In 1980, when Pierre Elliott Trudeau and his energy minister, Marc Lalonde, instituted Canada’s National Energy Program, the oil-rich West reacted vociferously in opposition, but this was hardly the first time such conflict had erupted. Mary Janigan‘s Let the Eastern Bastards Freeze in the Dark: The West Versus the Rest Since Confederation (Knopf Canada, $32 cl., Nov.) examines an almost forgotten 1918 incident in which three Western premiers attempted to wrest away control of their provinces’ natural resources from Ottawa.

The Cold War is usually associated with the twin superpowers of the U.S. and the Soviet Union, but Canada was not immune from the danger and paranoia fostered by the burgeoning nuclear arms race. In Give Me Shelter: The Failure of Canada’s Cold War Civil Defence (UBC Press, $32.95 pa., July), Canadian War Museum historian Andrew Burtch examines the tactics employed, unsuccessfully in many cases, to prepare Canadians for the threat of nuclear war.

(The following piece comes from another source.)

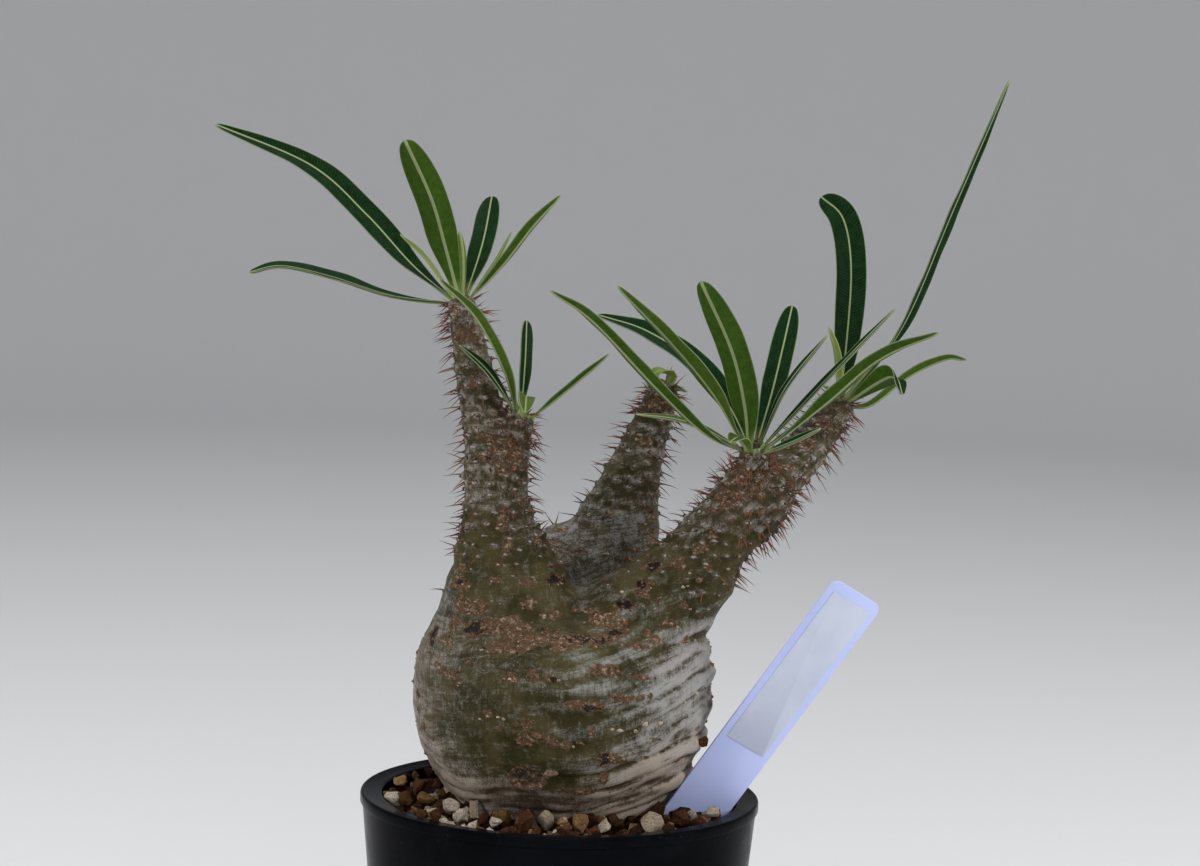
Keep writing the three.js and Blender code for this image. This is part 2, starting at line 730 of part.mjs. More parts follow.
const plant = new THREE.Group();
plant.name = "potted_pachypodium";
const crowns = Object.fromEntries(Object.keys(CROWNS).map((name) => [name, crownSolid(name)]));
const stake = labelSolid();
plant.add(meshOf("pot", potSolid(), POT_BLACK));
plant.add(meshOf("soil", soilSolid(labelSolid(LABEL.slotGap)), SOIL_BROWN));
plant.add(meshOf("caudex", caudexSolid([...Object.values(crowns), stake]), BARK));
for (const [name, solid] of Object.entries(crowns))
  plant.add(meshOf(`crown_${name}`, solid, LEAF_GREEN));
plant.add(meshOf("label_stake", stake, LABEL_LILAC));
plant.add(meshOf("label_sticker", stickerSolid(), STICKER_SILVER));

export default plant;
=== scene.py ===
"""Looks of a potted Pachypodium gracilius: fine skin, spines, leaves, gravel, pot and label.

Sizes are in millimetres and turned into metres where a mesh is made. The frame is the part's
own: +Z up, the origin at the centre of the pot's foot, -Y towards the viewer.
"""

import math

import bmesh
import bpy
import numpy as np
from mathutils import Matrix, Vector
from mathutils.bvhtree import BVHTree
from mathutils.kdtree import KDTree


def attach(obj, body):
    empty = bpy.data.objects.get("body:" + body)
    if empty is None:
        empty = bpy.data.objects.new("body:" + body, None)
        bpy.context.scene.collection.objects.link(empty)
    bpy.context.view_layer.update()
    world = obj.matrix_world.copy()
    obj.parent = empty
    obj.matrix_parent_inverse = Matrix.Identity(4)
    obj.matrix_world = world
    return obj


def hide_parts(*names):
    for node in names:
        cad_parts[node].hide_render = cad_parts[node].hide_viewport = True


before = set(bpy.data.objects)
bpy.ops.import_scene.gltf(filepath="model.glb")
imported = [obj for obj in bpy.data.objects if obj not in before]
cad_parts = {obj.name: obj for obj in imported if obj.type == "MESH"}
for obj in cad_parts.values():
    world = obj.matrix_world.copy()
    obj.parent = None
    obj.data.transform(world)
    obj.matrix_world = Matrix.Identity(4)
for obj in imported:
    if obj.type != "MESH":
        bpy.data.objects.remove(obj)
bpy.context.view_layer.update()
MM = 0.001

# The view of the photograph, its size in pixels, and one of its pixels at the plant
CAMERA = {"place": (8.83, -988.18, 322.24), "pitch": 6.23, "roll": 1.78, "lens": 100, "sensor": 36}
PHOTO = (1200, 866)
PIXEL = 0.3

# The pot and the soil
POT = {
    "height": 105, "rim": 60, "rim_depth": 3.4, "rim_inner": 53.5, "foot": 49.5, "wall": 2,
    "floor": 2.5, "taper_to": 59.3, "sides": 144,
}
DRAIN = {"count": 5, "radius": 4, "out": 28, "sides": 32}
SOIL_TOP = 100.6

# The caudex: a body of revolution, its taproot, and arms given as [x, y, z, radius] along each.
# Above and below its widest height the body has a reach and a power of its own.
BODY = {"x": 0.5, "z": 138, "radius": 44.8, "above": (24, 2.7), "below": (48.5, 2)}
ROOT = [[0.5, 0, 97, 14], [0.5, 0, 76, 4.5]]
ARMS = {
    "left": [
        [-19, -9, 150.5, 20], [-17, -10, 165.5, 19], [-19, -10, 177, 14.4],
        [-20.5, -10, 188, 10.6], [-21.3, -10, 198, 9], [-22, -10, 208, 8.3],
        [-26, -9, 220, 6.3], [-29, -8, 233, 5.5], [-33, -6, 251, 3.9],
    ],
    "side": [[-22, -10.5, 204, 7], [-17, -13, 212, 5], [-14.5, -14, 218, 3.8]],
    "back": [
        [7, 20, 148, 22], [10.5, 22, 166, 18], [15, 24, 183, 13],
        [18.5, 25, 197, 9], [22, 27, 207, 6.8], [27.5, 31, 223, 4.8],
    ],
    "backShoulder": [[9, 21, 158, 18], [-2.5, 23.5, 172, 11]],
    "right": [
        [14, -7, 153.5, 17], [25, -9.5, 161.5, 16.5], [37.5, -11.5, 175, 13],
        [43, -12, 184, 10.8], [53, -14, 196, 9.2],
    ],
    "front": [[53, -14, 196, 8.6], [53.5, -19, 204, 5.8], [53.7, -22.5, 211, 4.2]],
    "far": [[55, -12, 197, 8.8], [63, -4, 204, 7.2], [71, 2, 211.5, 6.3], [80, 8, 223, 4.4]],
}
BODY_BLEND = 11
ARM_BLEND = 6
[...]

The Hon. Barry L. Strayer was instrumental in designing Canada’s Charter of Rights and Freedoms and the 1982 repatriation of the Constitution. In Canada’s Constitutional Revolution (University of Alberta Press, $34.95 pa., Oct.), the retired federal court judge recalls his involvement as a legal adviser during the period of constitutional reform from 1960 to ’82.

Since its debut in 1947, Vancouver’s Penthouse Nightclub has earned a reputation as one of the city’s most notorious locales. Aaron Chapman‘s Liquor, Lust, and the Law: The Story of Vancouver’s Legendary Penthouse Nightclub (Arsenal Pulp Press, $27.95 pa., Oct.), written with the blessing of the club’s current owner, tells the salacious story of this West Coast institution.

Q&Q‘s fall preview covers books published between July 1 and Dec. 31, 2012. ¢ All information (titles, prices, publication dates, etc.) was supplied by publishers and may have been tentative at Q&Q’s press time. ¢ Titles that have been listed in previous previews do not appear here.